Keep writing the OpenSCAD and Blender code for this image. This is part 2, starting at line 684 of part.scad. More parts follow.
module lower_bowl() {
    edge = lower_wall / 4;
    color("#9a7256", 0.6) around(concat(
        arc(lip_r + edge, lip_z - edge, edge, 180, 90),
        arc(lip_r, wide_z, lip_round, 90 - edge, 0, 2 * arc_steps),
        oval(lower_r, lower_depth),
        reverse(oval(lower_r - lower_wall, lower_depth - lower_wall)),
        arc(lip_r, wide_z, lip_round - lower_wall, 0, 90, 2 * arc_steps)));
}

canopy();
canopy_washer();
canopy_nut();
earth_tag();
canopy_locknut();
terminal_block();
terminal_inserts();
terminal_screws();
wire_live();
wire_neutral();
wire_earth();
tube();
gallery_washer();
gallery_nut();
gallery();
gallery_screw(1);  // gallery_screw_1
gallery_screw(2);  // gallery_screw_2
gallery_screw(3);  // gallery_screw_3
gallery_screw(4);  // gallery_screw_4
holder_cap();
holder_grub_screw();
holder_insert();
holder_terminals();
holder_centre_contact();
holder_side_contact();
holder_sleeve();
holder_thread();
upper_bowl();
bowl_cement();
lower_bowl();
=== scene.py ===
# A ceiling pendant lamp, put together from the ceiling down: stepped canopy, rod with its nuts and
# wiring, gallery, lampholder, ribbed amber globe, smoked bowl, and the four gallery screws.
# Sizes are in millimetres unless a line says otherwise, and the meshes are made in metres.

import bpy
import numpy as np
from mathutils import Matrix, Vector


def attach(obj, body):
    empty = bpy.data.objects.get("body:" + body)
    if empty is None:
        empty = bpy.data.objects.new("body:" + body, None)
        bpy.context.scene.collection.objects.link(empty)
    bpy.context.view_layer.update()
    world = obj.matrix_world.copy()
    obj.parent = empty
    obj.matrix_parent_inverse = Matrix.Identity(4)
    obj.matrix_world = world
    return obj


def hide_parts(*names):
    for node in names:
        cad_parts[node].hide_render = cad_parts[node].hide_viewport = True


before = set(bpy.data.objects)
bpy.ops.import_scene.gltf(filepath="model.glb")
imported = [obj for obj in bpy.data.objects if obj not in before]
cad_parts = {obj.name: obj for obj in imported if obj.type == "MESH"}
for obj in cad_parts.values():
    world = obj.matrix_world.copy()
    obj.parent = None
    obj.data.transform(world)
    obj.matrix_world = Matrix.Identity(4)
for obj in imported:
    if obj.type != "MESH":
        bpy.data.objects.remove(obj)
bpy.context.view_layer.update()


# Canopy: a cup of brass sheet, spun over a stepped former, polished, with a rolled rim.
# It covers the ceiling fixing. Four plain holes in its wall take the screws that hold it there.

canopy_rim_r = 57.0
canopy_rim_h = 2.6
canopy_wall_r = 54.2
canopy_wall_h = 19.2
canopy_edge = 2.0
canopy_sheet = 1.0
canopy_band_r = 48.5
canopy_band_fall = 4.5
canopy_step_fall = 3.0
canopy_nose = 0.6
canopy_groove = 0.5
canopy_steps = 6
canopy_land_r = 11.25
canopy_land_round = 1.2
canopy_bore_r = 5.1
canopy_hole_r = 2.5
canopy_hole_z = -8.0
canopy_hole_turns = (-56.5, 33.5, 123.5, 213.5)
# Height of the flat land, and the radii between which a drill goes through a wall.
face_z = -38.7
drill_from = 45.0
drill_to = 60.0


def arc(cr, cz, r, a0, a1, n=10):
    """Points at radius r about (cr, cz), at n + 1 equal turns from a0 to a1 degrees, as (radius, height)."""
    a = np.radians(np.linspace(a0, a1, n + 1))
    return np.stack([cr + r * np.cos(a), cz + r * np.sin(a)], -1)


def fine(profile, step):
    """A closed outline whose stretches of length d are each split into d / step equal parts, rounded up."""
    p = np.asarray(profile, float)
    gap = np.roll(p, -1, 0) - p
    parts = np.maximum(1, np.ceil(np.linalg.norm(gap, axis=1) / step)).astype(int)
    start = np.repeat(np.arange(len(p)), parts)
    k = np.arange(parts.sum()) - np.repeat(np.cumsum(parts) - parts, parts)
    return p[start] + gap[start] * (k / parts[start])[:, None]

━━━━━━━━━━

▶ _Exercise task_:
Transcribe, word for word, every line from the line with "holder_side_contact();" to the line with "obj.matrix_world = world", inclusive, and output nothing else.

▶ _Problem solution_:
holder_side_contact();
holder_sleeve();
holder_thread();
upper_bowl();
bowl_cement();
lower_bowl();
=== scene.py ===
# A ceiling pendant lamp, put together from the ceiling down: stepped canopy, rod with its nuts and
# wiring, gallery, lampholder, ribbed amber globe, smoked bowl, and the four gallery screws.
# Sizes are in millimetres unless a line says otherwise, and the meshes are made in metres.

import bpy
import numpy as np
from mathutils import Matrix, Vector


def attach(obj, body):
    empty = bpy.data.objects.get("body:" + body)
    if empty is None:
        empty = bpy.data.objects.new("body:" + body, None)
        bpy.context.scene.collection.objects.link(empty)
    bpy.context.view_layer.update()
    world = obj.matrix_world.copy()
    obj.parent = empty
    obj.matrix_parent_inverse = Matrix.Identity(4)
    obj.matrix_world = world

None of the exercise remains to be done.